Du fragment dans la musique

Du fragment dans la musique

De la compilation sur cassette à la playlist sur iTunes, comment la fragmentation de l'écoute a-t-elle changé la façon de concevoir et de percevoir la musique ?
Temps de lecture : 9 min

De Deezer à Spotify, des lecteurs mp3 aux téléphones portables, compiler, « playlister », « best-ofer » est une pratique qui s’est largement banalisée pour bon nombre d’auditeurs de musique. Cette fragmentation de la musique n’est pas sans conséquence, car elle vient tout autant bouleverser la manière d’appréhender un album en tant qu’œuvre artistique que les représentations sociales et cognitives qui sont liées aux pratiques d’écoute.
 
Plutôt que déconstruire et analyser ce phénomène de manière historique, nous proposerons ici une approche synchronique pour comprendre l’appropriation de la fragmentation de l’écoute par les grands acteurs de la chaîne de l’écoute musicale : des producteurs aux auditeurs, en passant par les diffuseurs.

Danse avec les loops

Pour une brève généalogie du fragment musical, il faut remonter à la numérisation du signal sonore, avec l’apparition dans les studios des premiers mellotrons dans les années 1960 ou du premier sampler en 1979. La possibilité du couper/coller offerte par le numérique fait apparaître non seulement une nouvelle manière de concevoir la musique, mais aussi de la percevoir.
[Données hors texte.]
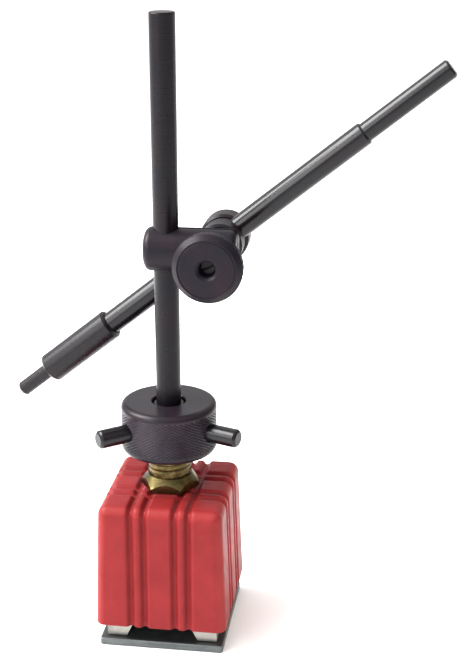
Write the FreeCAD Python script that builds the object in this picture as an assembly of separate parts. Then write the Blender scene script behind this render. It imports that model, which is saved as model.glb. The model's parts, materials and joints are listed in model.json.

Désignés depuis comme samples, échantillons ou autres loops, ces boucles musicales, à l’intérieur d’un même morceau, viennent désormais composer et recomposer le paysage d’œuvres « originales » – on entre dans « l’ère de reproductibilité infinie »(1). Faire du neuf avec de l’ancien. Cette définition quelque peu caricaturale du post-modernisme pose néanmoins le besoin de s’accorder sur la notion de « nouveauté » lorsqu’on évoque cette ère du remix.
 
Dès lors, un certain nombre de phénomènes, que l’on peut qualifier de masse au vu de l’audience et de l’importance qu’ils prennent dans l’espace public et médiatique, vont participer à cette généralisation de la fragmentation de l’œuvre musicale(2).
 
Côté mainstream, le disco utilisera beaucoup les techniques de sampling pour créer ses tubes(3). Côté alternatif, la figure de DJ dans les milieux électro underground se dessinera à mesure que cette pratique prendra de l’ampleur, notamment dans les pays d’Europe du Nord des années 1970. Cette conception postmoderne de la musique sera d’autant plus prégnante que les retentissements qui auront lieu dans les musiques populaires et actuelles de notre société contemporaine se multiplieront sous différentes formes.
 
Évoquons tout d’abord la part belle faite à la reprise, sous toutes ses formes, dans l’industrie du disque actuelle. De l’album de reprise par genre, à l’album hommage, en passant par l’album de réorchestration et l’album « duo de mes chansons », certains chanteurs n’hésitent pas à bâtir tout ou partie de leur carrière musicale sur cette mode(4).
 
 
 Cartographie non exhaustive d’albums de reprises, et de « reprises de soi » entre 2000 et 2013, apparus dans le top 50 des ventes d’albums.
 
Les samples sont également et régulièrement réinvestis dans les créations de l’industrie du rap, à l’image de la chanson Good Feeling, de Flo Rida reprenant la voix suave et rauque de Nina Simone, ou encore la chanson Otis, de Jay-Z et Kanye West, composée en hommage à Otis Redding. D’une manière plus globale, la démocratisation autant artistique que médiatique des mashups, autrement appelés bootlegs, consistant à associer deux chansons préexistantes (ou plus) en une seule, met en lumière l’uniformisation des structures musicologiques de cette industrie.
 
Otis ft. Otis Redding - JAY Z, Kanye West
 
Cette fragmentation dépasse le cadre sonore, touchant par là même les clips musicaux qui trouvent une cohérence narrative non plus dans un montage linéaire de leur écriture, mais dans l’esthétisme du morcellement des unités de sens. Pour prendre un exemple, Lana Del Rey s’est fait connaître au travers de ses clips qu’elle montait à partir d’extraits courts de films connus.
 
Le marché des compilations relève de la même stratégie du fragment. Depuis le début des années 2000, les radios se sont taillé la part du lion dans ce marché de niche qu’est celui de la compilation de tubes du moment.
 
Du côté des « artistes » – au sens large et industrialisé du terme –, l’éclatement et le morcellement des unités de sens esthétique est peut-être à interpréter comme un retour aux valeurs « sûres » et connues comme stratégies communicationnelles qui profitent de ce gain de temps – la découverte devenant obsolète, car trop chronophage – pour toucher un large public. Autrement dit, face au paradigme numérique qui a fait éclater un certain nombre de définitions – celles de l’artiste, de l’amateur et du professionnel, du droit d’auteur et de la gratuité, etc. – ce regard jeté dans le rétroviseur peut être interprété comme un besoin de repères culturels auxquels se raccrocher.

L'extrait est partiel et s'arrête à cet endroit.